Globalization reveals the liberating potential of the market for generating unlimited wealth and its blindness as a mechanism for distributing the consequences of this wealth. If world prosperity and security depend on leading the process of globalization toward producing equal opportunity, then creating mechanisms through which all people can participate in global prosperity must move to the forefront of the international agenda. Without such a strategy, there is a risk that the current wave of globalization might fail, a risk that has not been sufficiently emphasized. The United Nations’ report of the High-Level Panel on Threats, Challenges and Change, for example, is silent about this risk.2

Although the possibilities of wealth creation have become truly limitless, four billion people are left out of the process and still deal with medieval standards of living. With the globalization of television, the images of the good life that people watch and to which they aspire are those of the middle and upper classes of Organization for Economic Cooperation and Development (OECD) countries. Expectations are now set in terms of global standards rather than national realities. The social compact reached in OECD countries that made stability possible in the mid-twentieth century, which invested in education for the young and safety nets for the old, disabled, and unemployed, is now under threat of being shattered by the failure to deal with the social debris of globalization.

The 1990s saw the emergence of a rare consensus on democracy as the organizational form of governance and the market as the organizational form of the economy. This was a monumental shift after several hundred years of debate about authoritarianism and state-led paths of development. Yet, there are now increasing signs of dissent from Latin America to France to the current Maoist threat in Nepal and India, ranging from disenchantment to outright rejection of the potential of market-based solutions to deal with inequality or protect the gains of the welfare state. Economics is global, but politics is national, making for a constant disconnect between what politicians judge to be feasible in the short term and what is necessary for collective well-being in the medium to long term. In reaction to globalization, issues are being defined reactively in national terms, resulting in a lose-lose proposition instead of harnessing and leading globalization toward global prosperity. The international regimes for dealing with intellectual property rights and management of international currency relationships, for example, are becoming increasingly contested.
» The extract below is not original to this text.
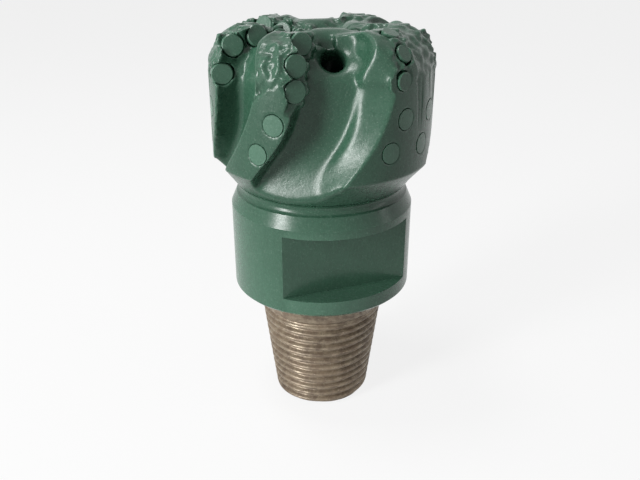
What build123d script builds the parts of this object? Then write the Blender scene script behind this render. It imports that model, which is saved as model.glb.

Some governments are either actively colluding with or outright protecting local industries that violate intellectual property rights, thereby requiring huge investments from global firms in protecting their brands.

The risks involved are not limited to the extreme case of the second collapse of globalization. Already, the criminalization of economies in many countries is perversely connected to globalization, enabling nimble criminal networks to take advantage of liberalization and deregulation.3 Criminality is expanding as rapidly as the productive networks of globalization, and many people as well as governments have become enmeshed in networks dealing in illicit activities such as the transport of pirated software, money, drugs, prostitutes, and immigrants.4 These global criminal networks connect easily into networks of terror.5

Just as there was in 1945, there is now an open historical moment that contains the opportunity for ordered liberty or the threat of descent into prolonged crisis. Today, there is a need for new rules regarding the state, the market, and global institutions to respond to the challenges of globalization.